*Problem description*: Report each line of the data that includes the word "picture".

*Records for this exercise*:
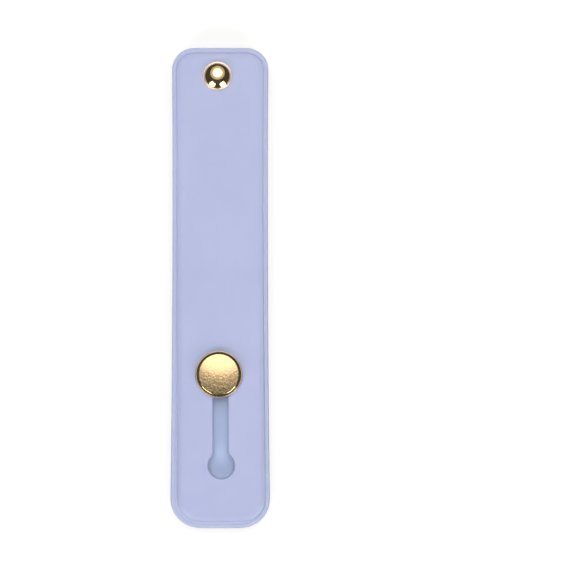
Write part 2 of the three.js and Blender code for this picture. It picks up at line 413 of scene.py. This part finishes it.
studDimple = {"reach": 2.98, "depth": 0.08, "hole": 1.2, "rings": 5}
holeY = bandLow.y + slotShape["holeFromBottom"]
slotTopY = holeY + slotShape["length"]


def swellOf(y):
    # share of the swell at a place along the band, on the bottom side and on the top side of the waist
    bottomSide = bandLow.y + bandShape["bottomCorner"]
    topSide = bandHigh.y - bandShape["topCorner"]
    below = min(max((bandShape["waistY"] - y) / (bandShape["waistY"] - bottomSide), 0), 1)
    above = min(max((y - bandShape["waistY"]) / (topSide - bandShape["waistY"]), 0), 1)
    return below**2, above**2


def drawBandOutline(bm, z):
    half = bandShape["waist"] / 2
    low, high = bandLow.y, bandHigh.y
    r, q = bandShape["bottomCorner"], bandShape["topCorner"]
    before = set(bm.verts)
    pen = penStart(bm, -half, high - q, z)
    pen = penLine(bm, pen, -half, low + r, z, bandShape["sideSteps"])
    pen = penArc(bm, pen, (r - half, low + r, z), (0, 0, 1), 90, bandShape["cornerSteps"])
    pen = penLine(bm, pen, half - r, low, z, bandShape["endSteps"])
    pen = penArc(bm, pen, (half - r, low + r, z), (0, 0, 1), 90, bandShape["cornerSteps"])
    pen = penLine(bm, pen, half, high - q, z, bandShape["sideSteps"])
    pen = penArc(bm, pen, (half - q, high - q, z), (0, 0, 1), 90, bandShape["cornerSteps"])
    pen = penLine(bm, pen, q - half, high, z, bandShape["endSteps"])
    penArc(bm, pen, (q - half, high - q, z), (0, 0, 1), 90, bandShape["cornerSteps"])
    edges = closeLoop(bm, before)
    for vert in {v for e in edges for v in e.verts}:
        below, above = swellOf(vert.co.y / mm)
        vert.co.x *= 1 + (below * bandShape["bottomSwell"] + above * bandShape["topSwell"]) / half
    return edges


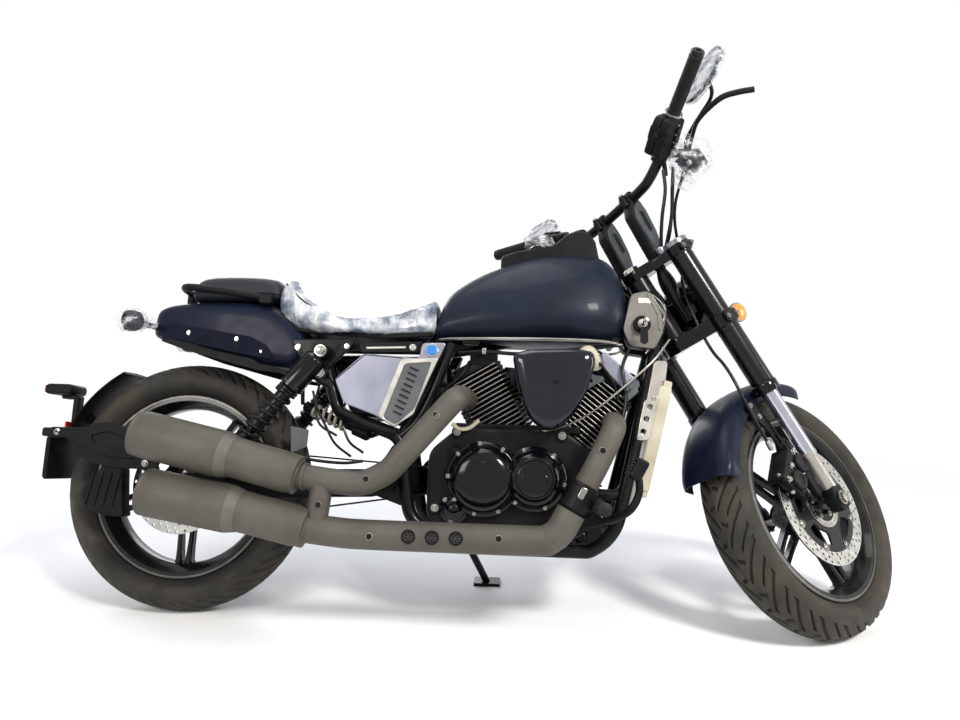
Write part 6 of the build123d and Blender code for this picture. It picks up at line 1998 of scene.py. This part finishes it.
def build_fender():
    """A crowned fender over the tyre, with stays down to the fork feet."""
    outer = [(r, -y) for r, y in FENDER_CROWN] + [(r, y) for r, y in reversed(FENDER_CROWN[:-1])]
    inner = [(r - 3.6 if abs(y) < 70 else r, y * 0.955) for r, y in reversed(outer)]
    rings = []
    for step in range(FENDER_STEPS + 1):
        share = step / FENDER_STEPS
        angle = radians(84 + 90 * share) - RAKE
        close = min(share, 1 - share) * FENDER_STEPS / 3
        shrink = 1 - 0.10 * max(0, 1 - close) ** 2
        section = [(FENDER_R - (FENDER_R - r) * shrink, y * shrink) for r, y in outer + inner]
        rings.append([(AXLE_D + r * cos(angle), y, AXLE_S + r * sin(angle)) for r, y in section])
    front("front_fender_shell", skin(rings), "tail_navy", ["front_fender"], 50)
    stay = [(-29, 7), (-3, 7), (-9, 157), (-33, 277), (-55, 317), (-79, 297), (-57, 237), (-37, 147)]
    slots = []
    for k in range(3):
        low, high = 60 + 56 * k, 96 + 56 * k
        slot = [(-30 - 3 * k, low), (-12 - 3 * k, low), (-15 - 5 * k, high), (-30 - 5 * k, high)]
        slots.append(rounded(slot, 4))
    line, *holes = [[(AXLE_D + d, AXLE_S + s) for d, s in outline] for outline in (stay, *slots)]
    arms = plate(line, 80.5, STAY_OUTER_Y, 1.4, 6, holes)
    front("fender_stay_arms", both(arms), "fork_black", ["fender_stays"])
    spots = [(AXLE_D + d, STAY_OUTER_Y, AXLE_S + s) for d, s in ((-60, 296), (-50, 262))]
    screws = bolts(spots, LEFT, 5.5, 4)
    front("fender_screws", both(screws), "plain_steel")


CALIPER_TURN = 150           # degrees round the axle from straight ahead


def build_front_caliper():
    """Two-piston caliper behind the right leg, with its pins, bleeder and bolts."""
    turn = Matrix.Translation((AXLE_D, 0, AXLE_S)) @ Matrix.Rotation(RAKE - radians(CALIPER_TURN), 4, "Y")
    outer = box((84, -101, -56), (160, -75, 56), 7, 14)
    inner = box((88, -58, -50), (158, -46, 50), 4, 12)
    bridge = box((151, -100, -50), (162, -48, 50), 4, 6)
    pot = [(23, 0), (24, 2), (24, 8), (21, 11), (12, 11.5), (11, 9), (1, 9)]
    pots = join(lathe(pot, (118, -100, z), RIGHT, 36) for z in (-27, 27))
    fins = join(box((90, -103.5, z), (154, -99, z + 3), 1) for z in (-50, -4, 1, 46))
    front("front_caliper_body", (outer + inner + bridge + pots + fins).put(turn), "engine_black",
          ["front_caliper"])
    screws = bolts([(146, -101, z) for z in (-44, 0, 44)], RIGHT, 6, 6)
    bleeder = rod((160, -88, 36), (170, -88, 44), 4) + rod((120, -92, 54), (120, -92, 62), 5)
    pins = rod((104, -104, -8), (104, -40, -8), 4) + rod((104, -104, 8), (104, -40, 8), 4)
    front("front_caliper_bolts", (screws + bleeder + pins).put(turn), "bright_bolt")
    sensor = pipe([(20, -96, 560), (22, -98, 500), (40, -98, 440), (52, -96, 380), (46, -88, 340)], 2.6, 8)
    front("wheel_speed_lead", sensor, "cable_black")
    cup = rod((44, -92, 332), (56, -78, 340), 8)
    front("wheel_speed_sensor", cup, "black_plastic")


def build_front_signals():
    """Round amber signals with bright rims in black housings on the lower yoke's ends."""
    way = Vector((-0.25, 0.95, -0.1)).normalized()
    face = Vector((120, 128, 835))
    shell = lathe([(8, -25), (16, -23), (23, -14), (25.6, -4), (26, 0), (24.6, 1.5)], face, way, 44)
    foot = rod((92, 112, 837), (122, 112, 837), 11)
    front("front_signal_shells", both(shell + foot), "engine_gloss", ["front_signals"])
    rim = ring(face + way * 1.5, way, 25.4, 22, 2.2, 44)
    front("front_signal_rims", both(rim), "rim_edge")
    lens = lathe([(22.5, 0), (22.3, 4), (19, 8.5), (12, 11.5), (5, 12.6), (1, 12.8)], face, way, 44)
    front("front_signal_lenses", both(lens), "lamp_lens")


# ---- head of the frame ---------------------------------------------------------------------------
HEAD_X, HEAD_Z = 1204.4, 802
HEAD_COVER = [(-80, 32), (-36, 42), (-2, -20), (2, -62), (-20, -110), (-82, -102), (-100, -62)]


def build_head_covers():
    """Covers beside the head: a bare label place, and the ignition lock with its key and tag."""
    line = [(HEAD_X + d, HEAD_Z + s) for d, s in HEAD_COVER]
    shell = plate(line, 66, 75, 3, 12)
    skirt = plate(line, 31, 68, 1, 10)
    lip = ((-34, 36), (-4, -20), (-2, -60), (-12, -60), (-14, -22), (-42, 34))
    front_lip = plate([(HEAD_X + d, HEAD_Z + s) for d, s in lip], 74, 77, 1, 4)
    piece("head_cover_shells", both(shell + front_lip), "head_cast", covers=["head_side_covers"])
    piece("head_cover_skirts", both(skirt), "black_plastic")
    lock_x, lock_z = HEAD_X - 54, HEAD_Z - 48
    collar = lathe([(22, 0), (22, 12), (20, 16), (14, 17), (13, 14), (1, 14)], (lock_x, -74, lock_z), RIGHT, 40)
    piece("ignition_lock_ring", collar, "engine_gloss")
    barrel = lathe([(12, 0), (12, 4), (1, 4.5)], (lock_x, -87.5, lock_z), RIGHT, 32)
    key = plate([(-2, 4), (2, 4), (2, 12), (9, 16), (9, 26), (0, 30), (-9, 26), (-9, 16), (-2, 12)],
                -1.4, 1.4, 0.5, 2)
    key = key.turned(90, "Z").turned(90, "X").moved(lock_x, -90, lock_z)
    piece("ignition_key", barrel + key, "plain_steel")
    loop = ring((lock_x, -118, lock_z - 8), (1, 0.3, 0), 10, 8.6, 0.8, 28, 0.3)
    tag = plate([(-9, -14), (9, -14), (10, -52), (0, -58), (-10, -52)], -0.9, 0.9, 0.4, 3)
    piece("ignition_key_tag", loop + tag.moved(lock_x - 1, -119, lock_z), "black_plastic")
    line = [(HEAD_X + d, HEAD_Z + s) for d, s in ((-62, 8), (-30, 8), (-30, 22), (-62, 22))]
    label = plate(line, -76, -74.6, 0.3, 1)
    piece("bare_label", label, "pale_metal")
    for index in range(4):
        wander = 5 * index
        line = [(wander - 30, -52, 46 - wander), (4, -64 - wander * 0.4, 12 - 2 * wander),
                (8 - wander, -66, -40 - wander), (-10 - wander, -62, -92), (-40, -56, -118)]
        wires = pipe([(HEAD_X + d, y, HEAD_Z + s) for d, y, s in line], 2.2, 8)
        piece(f"head_wire_{index}", wires, "bright_wire" if index % 2 else "cable_black")
    horn = lathe([(6, 0), (30, 3), (44, 6), (46, 9), (46, 16), (30, 20), (24, 34), (8, 36)],
                 (HEAD_X - 30, -20, HEAD_Z - 168), (0.9, -0.3, 0.1), 40)
    piece("horn", horn, "engine_gloss")


def build_under_tank():
    """Throttle bodies, ignition coil and hoses in the gap under the tank."""
    coil = box((720, -70, 640), (790, -30, 680), 5, 8)
    rail = rod((800, -40, 620), (900, -40, 612), 12)
    bodies = rod((828, -20, 560), (838, -26, 640), 30) + rod((900, -10, 560), (890, -20, 640), 30)
    piece("throttle_bodies", coil + rail + bodies, "black_plastic")
    lines = (pipe([(690, -92, 668), (760, -98, 672), (840, -96, 668), (930, -98, 676), (1030, -90, 690),
                   (1100, -80, 700)], 5, 10)
             + pipe([(720, -66, 650), (700, -88, 610), (660, -96, 570), (640, -98, 520), (632, -104, 470)],
                    4.5, 10)
             + pipe([(1016, -96, 676), (1050, -104, 640), (1078, -100, 600), (1090, -96, 560)], 4, 10)
             + pipe([(1120, -72, 690), (1100, -98, 640), (1108, -104, 560), (1090, -108, 480),
                     (1060, -118, 420)], 4.5, 10))
    piece("under_tank_hoses", lines, "cable_black")
    clips = join(box((x, -104, 664), (x + 10, -84, 680), 2) for x in (752, 872, 1006))
    piece("under_tank_clips", clips, "plain_steel")
    pads = both(box((700, 70, 690), (742, 100, 706), 3, 6))
    piece("tank_rear_mounts", pads, "frame_black")


# ---- the whole machine ---------------------------------------------------------------------------
add_camera()
add_lights()
add_world()
add_floor()
build_wheels()
build_exhaust()
build_cylinders()
build_head_tops()
build_case()
build_engine_covers()
build_air_cleaner()
build_radiator()
build_radiator_covers()
build_tank()
build_console()
build_seats()
build_seat_film()
build_tail()
build_side_covers()
build_frame_trim()
build_shocks()
build_canister()
build_plate_bracket()
build_hugger()
build_rear_lamps()
build_rear_drive()
build_feet()
build_fork()
build_yokes()
build_risers()
build_handlebar()
build_switches()
build_mirrors()
build_master()
build_control_cables()
build_brake_hose()
build_headlight()
build_fender()
build_front_caliper()
build_front_signals()
build_head_covers()
build_under_tank()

*Full response*:
Write part 2 of the three.js and Blender code for this picture. It picks up at line 413 of scene.py. This part finishes it.
Write part 6 of the build123d and Blender code for this picture. It picks up at line 1998 of scene.py. This part finishes it.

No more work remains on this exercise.